La dédicace en tête du livre avertit de l’unicité de la relation à Vargas Llosa : « À Mario, l’hommage qui t’est dû ». L’usage du prénom et du tutoiement s’assortit de l’aveu d’une dette que le traducteur relève au nom de la communauté des lecteurs français. L’épigraphe, empruntée au poète espagnol de la Renaissance Garcilaso de la Vega, achève de dresser le modèle dans une célébration qui échappe aux contingences du temps. Présenté d’entrée de jeu comme un dialogue entre le traducteur et l’écrivain qu’il fait passer en français, l’ouvrage balaie gaiement tout conformisme. La complicité avouée d’un commun accord par Vargas Llosa et Bensoussan (en 1987, aux Assises de la traduction littéraire d’Arles) n’a pas fléchi. Le traducteur est gagné par l’appétit, la puissance de son modèle qui dévore et représente la vie en Flaubert redivivus. Flaubert ne présentait-il pas l’écriture, dans une lettre à Louise Colet, comme une « orgie perpétuelle » ? La conviction que la traduction est une création nous vaut une entrée très vivante dans plus d’un écrit, a fortiori lorsque Bensoussan fut associé à sa genèse. C’est la cas, en particulier, de la tragique épopée des gueux qu’est La guerre de la fin du monde dans le Brésil de la fin du XIXe siècle, roman que le traducteur connut d’abord comme un scénario de film, demandé par le réalisateur brésilien Ruy Guerra, avant son abandon par la Paramount.

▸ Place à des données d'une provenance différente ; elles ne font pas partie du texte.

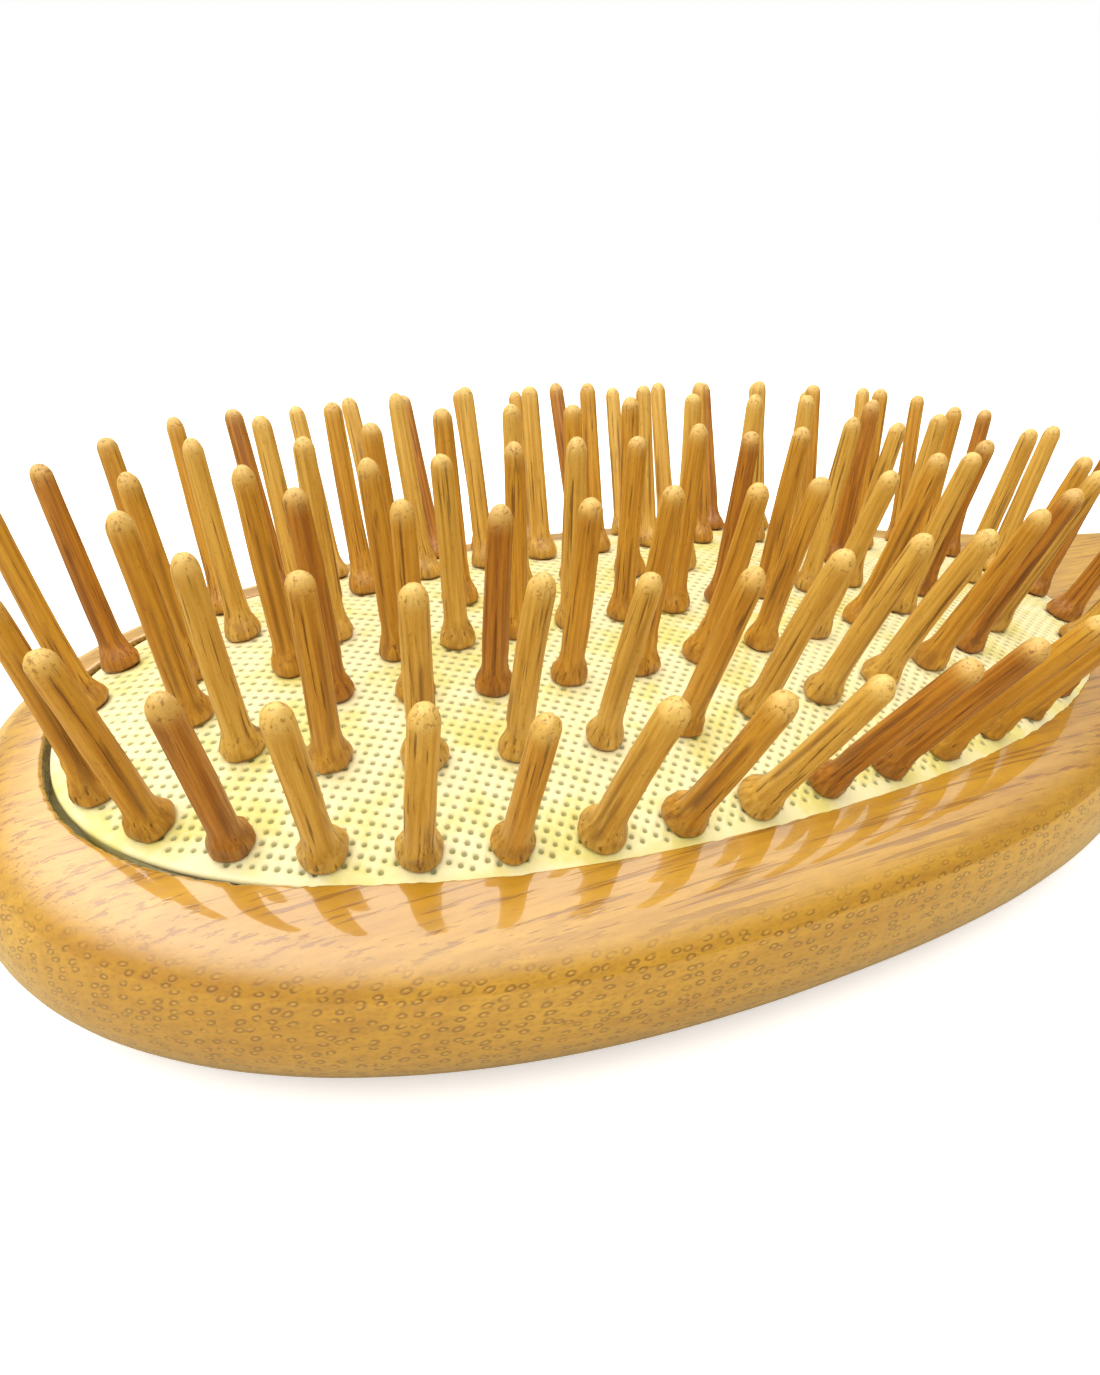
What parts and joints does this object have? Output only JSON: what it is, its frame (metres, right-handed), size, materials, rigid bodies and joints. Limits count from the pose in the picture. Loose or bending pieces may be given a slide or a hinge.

La position affichée de drogman, ou de « traducteur à l’ombre d’un géant », n’exclut pas, le cas échéant, d’imprudentes licences. L’invention linguistique s’exerce alors aux dépens des données objectives péruviennes (faune et flore, littérature ou société). L’édition de la Pléiade des Œuvres romanesques redresse (sous la plume de réviseuses attentives qu’on ne saurait trop remercier, Anne Picard et Ina Salazar) quantité d’approximations, voire des truculences enflées à l’excès. Ces débordements sont à entendre comme la rançon d’une étourdissante adhésion à l’œuvre du maître.
Sobre et précise, la préface d’Albert Bensoussan à la traduction française du Diario de Irak (Buenos Aires, Aguilar, 2003) sous l’appellation de Journal de guerre, est indispensable à la compréhension du texte. Près de vingt ans se sont en effet écoulés depuis sa sortie en langue espagnole, fruit du reportage effectué par Vargas Llosa sur le terrain des opérations menées par George Bush et ses alliés contre Saddam Hussein. La rédaction effectuée sur place en Irak aux premiers jours de la guerre, entre le 25 juin et le 6 juillet 2003, avait été accessible d’abord sous forme de feuilleton dans la presse de langue espagnole (El País de Madrid et certains journaux d’Amérique latine), puis publiée en novembre de cette même année. Rassemblées dans un livre, les chroniques s’enrichissaient alors d’annexes reprises à Piedra de toque, nom des chroniques régulières données par l’auteur à la presse, et d’un dossier de photos dû à sa fille Morgana. La traduction aujourd’hui autorisée par Vargas Llosa ne concerne ni les annexes ni le cahier photos de sa fille. La conviction de l’auteur est en effet que l’ouvrage tranche une question toujours actuelle, au moment où le pays, déchiré entre factions rivales, s’enfonce davantage encore dans la guerre civile : les puissances occidentales étaient-elles fondées à renverser militairement, dans un pays tiers, une tyrannie qui opprimait le peuple ? Vargas Llosa maintient ses positions de jadis et répond par l’affirmative. Le débat reste ouvert, dans la mesure notamment où l’argument avancé par les Américains – Saddam Hussein aurait disposé d’armes de destruction massive – s’est révélé mensonger. Le document témoigne de l’engagement de Vargas Llosa dans les affaires brûlantes du monde.